Now the visitor ceases to be merely an onlooker – they are a facilitator, a creator, and a keeper of the World of the Living. Crossing through the magic portal, they move through feeling into symbolic and ritual action, but they will not, of course, get to see the seeds grow and bloom. To take life is instantaneous. To plant seeds is an investment in the future.
The exhibition space will therefore transform over two weeks as the visitors themselves participate in the destruction/restoration of the environment and the death/protection of women: the power of life or death is in our hands.
Background/Problem statement:
The subjugation of women and the subjugation of the environment are linked. The violence of patriarchy that steals women’s lives through femicide is the same force that is stealing our future through ecocide.
Climate emergencies (and loss or theft of land and resources) disproportionately affect women and girls; continued environmental degradation puts women and girls at further and greater risk of violence, exploitation, trafficking, and femicide. The same women who are most vulnerable to environmental violence are also most vulnerable to gender-based violence. Indigenous women, trans women, women in poverty, and colonized women are all the primary victims of the patriarchal logic of ownership, domination, exploitation, force, and greed.
The liberation of women from gender-based violence will come hand in hand with the liberation of the environment when we coordinate together across demographics of geography, ethnicity, race, class, and sexuality to fight patriarchy at its root. The life of every woman in the world depends on us building a new approach to existence and relationship – indeed, the future of the human species and the planet itself depends on it.
Event goals:
– Raise local and international awareness about femicide and violence against women (in Vietnam and globally); educate a local and international audience about issues facing women and the environment in Vietnam
– Create a healing space for climate grief to be felt, processed, and then transmuted into action
– Connect Vietnamese artists (especially women and youth) with a global creative network;
– Inspire and empower people in Hanoi (audience) and internationally (digitally) to take concrete, tangible action to protect women and the environment
– Facilitate the creation of “ecological art” which restores and regenerates the ecosystem as part of its aesthetic;
– Encourage the protection of the environment and the protection of women;
– Promote women’s art/Vietnamese women’s art;
– Facilitate the continuation of the Nhà Sống Project urban farm and community art space (information below) and generate community support for and awareness of the project
In collaboration with:
– Magnitude Zero (Paris) and Dia de las Muertas (international)
– Nhà Sống Project (Hanoi)
About Nhà Sống Project:
Nhà Sống Project is an educational permaculture garden and community arts space with a wide support network of partners, nonprofits, and professionals from creative and entrepreneurial industries around the world. Nhà Sống Project operates on a collaborative structure, bringing professionals and community members together around holistic permaculture principles.

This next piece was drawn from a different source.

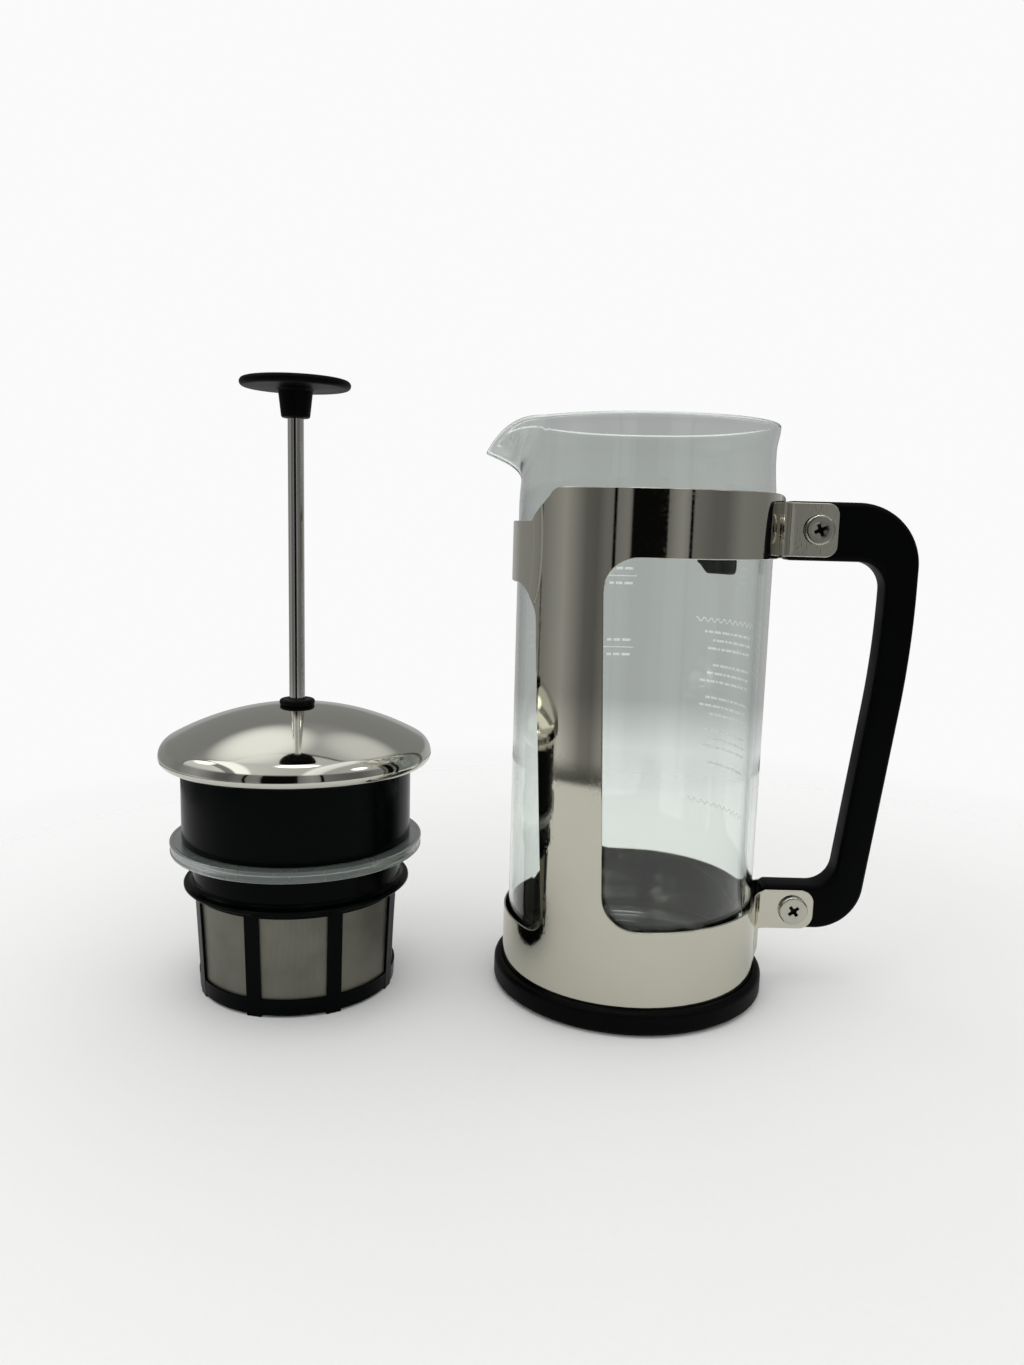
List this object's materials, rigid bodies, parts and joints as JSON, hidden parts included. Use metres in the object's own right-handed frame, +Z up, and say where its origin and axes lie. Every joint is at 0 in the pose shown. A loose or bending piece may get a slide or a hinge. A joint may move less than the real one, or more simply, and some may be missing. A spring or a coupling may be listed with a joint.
{
  "type": "french press",
  "caption": "Tall glass beaker with a spout in a windowed steel frame with a bolted side handle, and its plunger with domed lid, lip seal and nested mesh baskets standing beside it.",
  "frame": {"origin": "centre of the beaker's base on the surface it stands on", "axes": "+Z up along the beaker's axis, +X from the beaker to its handle, -X towards the spout and the plunger that stands beside it, +Y completes a right-handed frame"},
  "size_m": [0.2909, 0.1138, 0.2344],
  "materials": {
    "mirror_steel": "mirror-polished stainless sheet",
    "satin_steel": "satin machined",
    "rod_steel": "polished drawn rod",
    "base_plastic": "soft satin",
    "handle_plastic": "satin moulded",
    "black_plastic": "semi-gloss moulded",
    "black_rubber": "smooth",
    "silicone": "translucent satin silicone",
    "clear_glass": "clear borosilicate",
    "fine_mesh": "fine woven cloth",
    "brass": "turned"
  },
  "bodies": {
    "holder": {"holder_frame": "mirror_steel", "base_cap": "base_plastic", "glass_seat": "black_rubber", "handle": "handle_plastic", "handle_screws": "satin_steel", "sleeve_nuts": "satin_steel"},
    "lock": {"glass_lock": "black_plastic", "lock_keeper": "satin_steel"},
    "glass": {"beaker": "clear_glass"},
    "plunger": {"knob": "black_plastic", "knob_insert": "brass", "rod": "rod_steel", "rod_nut": "satin_steel", "inner_frame": "black_plastic", "inner_mesh": "fine_mesh", "inner_floor_mesh": "fine_mesh"},
    "basket": {"outer_frame": "black_plastic", "outer_mesh": "fine_mesh", "outer_floor_mesh": "fine_mesh", "lip_seal": "silicone"},
    "lid_bearing": {"lid_grommet": "black_rubber", "lid_bush": "black_plastic"},
    "lid": {"lid_dome": "mirror_steel", "lid_skirt": "black_plastic"}
  },
  "joints": [
    {"name": "glass_lift", "type": "slide", "parent": "holder", "child": "glass", "axis": [0, 0, 1], "range_m": [0, 0.2]},
    {"name": "lock_turn", "type": "hinge", "parent": "holder", "child": "lock", "pos_m": [0, 0, 0.178], "axis": [0, 0, 1], "range_deg": [-10, 0]},
    {"name": "plunger_lift", "type": "slide", "parent": "holder", "child": "plunger", "axis": [0, 0, 1], "range_m": [0, 0.23]},
    {"name": "basket_twist", "type": "hinge", "parent": "plunger", "child": "basket", "pos_m": [-0.1333, -0.0075, 0.05], "axis": [0, 0, 1], "range_deg": [-25, 0]},
    {"name": "lid_slide", "type": "slide", "parent": "plunger", "child": "lid_bearing", "axis": [0, 0, 1], "range_m": [0, 0.106]},
    {"name": "lid_turn", "type": "hinge", "parent": "lid_bearing", "child": "lid", "pos_m": [-0.1333, -0.0075, 0.1], "axis": [0, 0, 1], "continuous": true}
  ]
}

About The Día de las Muertas project:
For centuries, the most extreme form of violence against women had no name. The term femicide emerged to make visible a problem in our societies: the killing of a woman because she is a woman. Violence against women has no borders and femicides are becoming more and more numerous throughout the world, but also in France. Beyond the figures that show us an alarming reality the story of these women is too often passed over in silence.
The Día de las Muertas project initiated in Paris in 2020 by the Magnitude Zero association, aims to give visibility to the victims and to open a dialogue with everyone in order to change morals and mentalities. To this end, we have chosen to organize a collective artistic and cultural installation each year in order to raise awareness of this problem in France and abroad. We are convinced that art and culture are key means of enabling the public to take a sensitive and personal approach to the subject.
The Mexican tradition:
The project is inspired by the tradition of the Mexican Day of the Dead intended to recall and represent a privileged moment of encounter. The ofrendas (offerings) installed between November 1 and 2 are temporary spaces where the world of the living and the world of the dead are brought together. This cultural phenomenon honoring the dead is symbolised in ritual and structures and expressed in an infinite number of ways, many of which are ephemeral in nature.
This tradition therefore seems to us to be a particularly appropriate inspiration for reviving the memory of these murdered women and creating a meeting space around the global problem of gender violence.